Sample-Based Learning and Search with Permanent and Transient Memories-526互联

发表时间：2008（ICML 2008）
文章要点：这篇文章提出Dyna-2算法，把sample-based learning and sample-based search结合起来，并在Go上进行测试。作者认为，search算法是一种transient的算法，就是短期记忆用了就忘了，而像Sarsa这类learning算法是长期的永久性的记忆。所以作者同时维护两个memory，还维护了两个\(Q\)用来表示permanent value以及permanent和transient的组合

然后learning就学的\(Q\)，search的时候就学的\(\bar Q\),然后在学习的时候，permanent memory是不被清空的，而transient memory每个episode都会被清空。具体的，作者用的Sarsa来更新两个\(Q\)，动作的选择就是\(\epsilon\)-greedy。

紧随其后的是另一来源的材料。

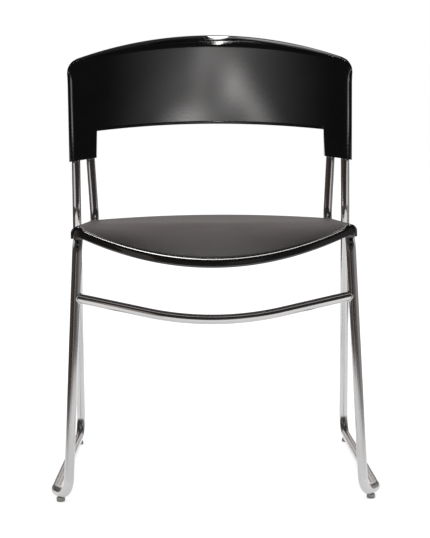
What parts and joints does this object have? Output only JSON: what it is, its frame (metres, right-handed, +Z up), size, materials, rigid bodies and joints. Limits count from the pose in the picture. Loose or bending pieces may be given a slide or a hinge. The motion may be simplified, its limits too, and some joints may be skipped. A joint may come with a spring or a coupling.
{
  "type": "sled base visitor chair",
  "caption": "Stacking visitor chair with bent chromed tube side frames on sled runners, a moulded waterfall seat and a curved moulded back sleeved on the tube ends.",
  "frame": {"origin": "centre of the footprint's bounding box, on the floor under the glides", "axes": "+X to the right as someone facing the chair sees it, +Y towards the chair's back, +Z up"},
  "size_m": [0.5438, 0.571, 0.7819],
  "materials": {
    "chrome": "polished",
    "seat_plastic": "fine satin grain",
    "back_plastic": "satin gloss",
    "screw_steel": "zinc plated",
    "glide_plastic": "matt"
  },
  "bodies": {
    "root": {"frame_left": "chrome", "frame_right": "chrome", "front_stretcher": "chrome", "rear_stretcher": "chrome", "seat_shell": "seat_plastic", "backrest_shell": "back_plastic", "seat_tab_front_left": "chrome", "seat_tab_front_right": "chrome", "seat_tab_rear_left": "chrome", "seat_tab_rear_right": "chrome", "seat_screw_front_left": "screw_steel", "seat_screw_front_right": "screw_steel", "seat_screw_rear_left": "screw_steel", "seat_screw_rear_right": "screw_steel", "back_screw_left": "screw_steel", "back_screw_right": "screw_steel", "glide_front_left": "glide_plastic", "glide_front_right": "glide_plastic", "glide_rear_left": "glide_plastic", "glide_rear_right": "glide_plastic"}
  },
  "joints": []
}
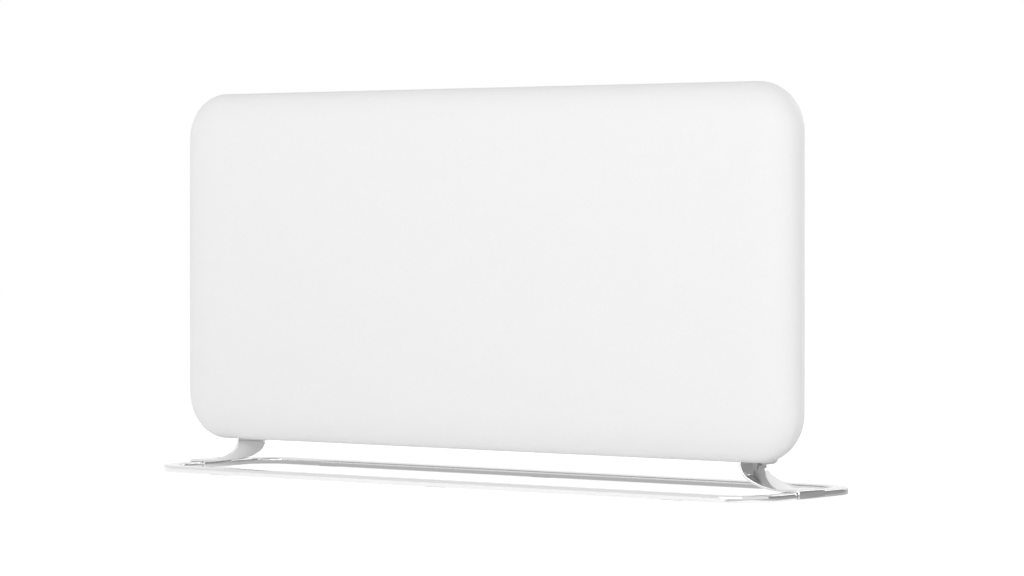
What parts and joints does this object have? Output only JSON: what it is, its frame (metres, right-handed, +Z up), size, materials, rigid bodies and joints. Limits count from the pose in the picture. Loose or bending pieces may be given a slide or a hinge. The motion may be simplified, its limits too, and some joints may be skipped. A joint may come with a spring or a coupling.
{
  "type": "panel convector heater",
  "caption": "Pillow-shaped white panel convector heater on bent strip-steel legs that clasp a rounded floor loop, with a rear control tray and slotted air grilles.",
  "frame": {"origin": "on the floor, under the middle of the floor loop", "axes": "+X to the right of someone who faces the heater, the smooth front faces -Y, +Z up"},
  "size_m": [0.8932, 0.2214, 0.46],
  "materials": {
    "shell_paint": "fine textured powder coat, matt white",
    "casing_paint": "powder coat, matt white",
    "loop_steel": "polished stainless bar",
    "block_moulding": "fine matt",
    "strip_steel": "polished stainless strip, bent",
    "galvanised": "zinc coated",
    "fastener_steel": "zinc plated",
    "pad_rubber": "matt",
    "tray_moulding": "fine grained",
    "knob_moulding": "satin",
    "switch_moulding": "semi gloss",
    "rocker_moulding": "gloss",
    "lens": "clear amber",
    "fin_aluminium": "extruded, matt",
    "rod_steel": "heat tinted sheath",
    "ceramic": "unglazed steatite",
    "duct_aluminium": "bright rolled sheet",
    "terminal_moulding": "natural nylon",
    "gland_moulding": "matt nylon",
    "brass": "machined"
  },
  "bodies": {
    "heater": {"front_shell": "shell_paint", "rear_casing": "casing_paint", "outlet_grille": "tray_moulding", "inlet_grille": "tray_moulding", "floor_loop": "loop_steel", "floor_pads": "pad_rubber", "leg_right": "strip_steel", "leg_left": "strip_steel", "clasp_jaws": "strip_steel", "leg_blocks": "block_moulding", "leg_brackets": "galvanised", "clamp_screws": "fastener_steel", "control_housing": "tray_moulding", "thermostat_body": "terminal_moulding", "heat_switch_1": "switch_moulding", "heat_switch_2": "switch_moulding", "pilot_lens": "lens", "heat_duct": "duct_aluminium", "element_fins": "fin_aluminium", "element_rod": "rod_steel", "element_insulators": "ceramic", "element_brackets": "galvanised", "cable_gland": "gland_moulding", "terminal_block": "terminal_moulding", "thermal_cutout": "switch_moulding", "tilt_switch_housing": "terminal_moulding"},
    "knob": {"thermostat_knob": "knob_moulding", "thermostat_spindle": "brass"},
    "rocker_1": {"heat_rocker_1": "rocker_moulding"},
    "rocker_2": {"heat_rocker_2": "rocker_moulding"},
    "tilt_pendulum": {"tilt_switch_pendulum": "brass"}
  },
  "joints": [
    {"name": "knob_turn", "type": "hinge", "parent": "heater", "child": "knob", "pos_m": [0.34, 0.0198, 0.338], "axis": [0, -1, 0], "range_deg": [0, 270]},
    {"name": "rocker_1_tip", "type": "hinge", "parent": "heater", "child": "rocker_1", "pos_m": [0.292, 0.016, 0.338], "axis": [1, 0, 0], "range_deg": [0, 18]},
    {"name": "rocker_2_tip", "type": "hinge", "parent": "heater", "child": "rocker_2", "pos_m": [0.266, 0.016, 0.338], "axis": [1, 0, 0], "range_deg": [0, 18]},
    {"name": "tilt_swing", "type": "hinge", "parent": "heater", "child": "tilt_pendulum", "pos_m": [0.384, 0.012, 0.1605], "axis": [1, 0, 0], "range_deg": [-25, 25]}
  ]
}
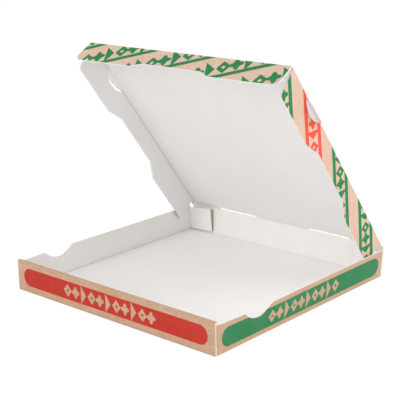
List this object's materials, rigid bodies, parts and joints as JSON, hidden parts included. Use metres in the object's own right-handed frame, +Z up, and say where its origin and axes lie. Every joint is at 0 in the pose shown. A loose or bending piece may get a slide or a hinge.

总结：一篇很早很早的model-based方法的文章了，现在看起来感觉没啥新意，不过回想一下AlphaGo的思想，是不是也相当于一个permanent的network，在加一个transient的MCTS。这个思想贯穿了silver的整个研究生涯啊。
这里还学到了planning和search的一点区别，planning是在model里去做的，效果取决于model的准确度，而search是在真实状态上做的（Sample-based planning applies sample-based reinforcement learning methods to simulated experience. This requires a sample model of the world. In sample-based search, experience is simulated from the real state s, so as to identify the best action from this state.）。
疑问：因为当时还是线性函数近似，里面讲了很多构造特征的东西，看不明白。